С таким же удовольствием, как о футболе, Нельга говорит о бильярде — это для него тема отдельная. С кием он прошел по жизни, правда, уточняет, что в игре были довольно большие перерывы.
— Впервые я взял кий в 20–х годах. У меня был хороший друг. Его отец работал маркером. Он нас и научил. В 16 лет я уже играл со взрослыми бильярдистами, а сверстникам давал большую фору — полпартии. Или был другой прием — я играл одной рукой, правой: и пистолетом, и от борта — добивался таким образом успехов. И вот случился такой эпизод. Во время войны я был ранен. Нас привезли в госпиталь во Владимир. В первый день после ужина иду в палату и слышу какой–то звук знакомый — бильярдных шаров. Я — туда. Вижу: комната, стол и много солдат. Играли на вылет: проиграешь партию — становится другой. А у меня на перевязи левая рука, нога тоже ранена, хотя в то время я уже мог ходить без костыля. Попытался, было, получить кий — прогнали: куда ты, мол, безрукий лезешь! Пришлось отступить. Зато утром позавтракал — и ходу в бильярдную. Взял кий, стучу. Приходят игроки, говорят: «Отдай». Я: «Нет». — «А как играть будешь?» — «Вот так одной рукой и буду». В общем, до обеда я от стола не отошел, обыгрывал всех... В 1986 году ушел на пенсию и стал играть регулярно, появилось время. Были у меня прекрасные партнеры, любители. Первый — профессор Лебедев, физиолог. С ним долго играли. Потом его поразил инсульт. Второй партнер — профессор Гужаловский. Долго с ним играли, но скончался он. Сейчас у меня два постоянных партнера. Бывший штангист Владимир Дроздов, преподаватель, доцент и еще один доцент, Роман Медников, бывший футболист. Играем три раза в неделю. Но, видимо, придется мне закругляться с этим делом. Плохо стал видеть...
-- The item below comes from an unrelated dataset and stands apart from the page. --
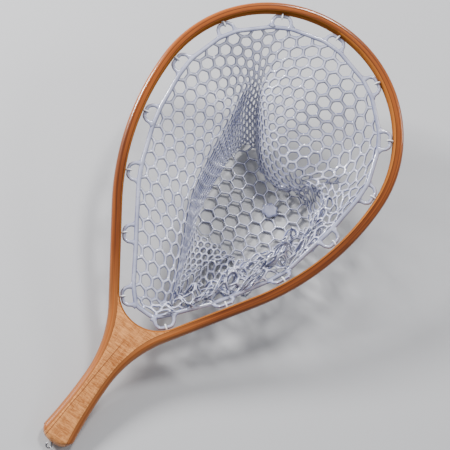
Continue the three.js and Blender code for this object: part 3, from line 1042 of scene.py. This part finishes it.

Николай Александрович не жалуется, в его словах нет горечи: он просто констатирует факт. Говорит о том, что придется бросить столь любимое им дело из–за серьезного ухудшения зрения, с интонацией, будто сообщает, что за окном пошел дождь.
— У меня есть персональный кий ручной работы, футляр для него очень хороший, — вот здесь Нельга загорается, — и я решил подарить все это богатство молодому бильярдисту. Есть один мальчишка, который в этом году поступил в университет физической культуры на специальность «Бильярд», собирается стать наставником. Пусть учится, пусть растет. Надеюсь, станет хорошим профессионалом...
Мы беседуем уже почти два часа, но он, кажется, совсем не устал. И в этом наверняка тоже один из его секретов — не уставать от жизни. Ему до сих пор интересно. Программа телепередач вся в пометках — выделены абсолютно все спортивные трансляции. Плюс к этому Николай Александрович уже не первый год читает каждый номер «Советской Белоруссии» и с удовольствием дал оценку нашей работе. Не забывает и о книгах, сейчас у него на столе мемуары «Борьба за жизнь и жизнь в борьбе» Алексея Куценко.
8 августа, на 101–м дне рождения, который прошел в кругу дружной и большой семьи, заслуженному тренеру БССР, кандидату педагогических наук, доценту, основателю латвийского института физической культуры и спорта, патриарху нашего спортивного университета и основателю белорусской физкультурной науки Николаю Александровичу Нельге желали главным образом здоровья. «Это конечно, всегда пригодится... — прищуривался он. — А долгие годы? Куда уж дольше...» — философски замечает Николай Александрович, улыбается и приглашает меня пройти на кухню. Кофе пить.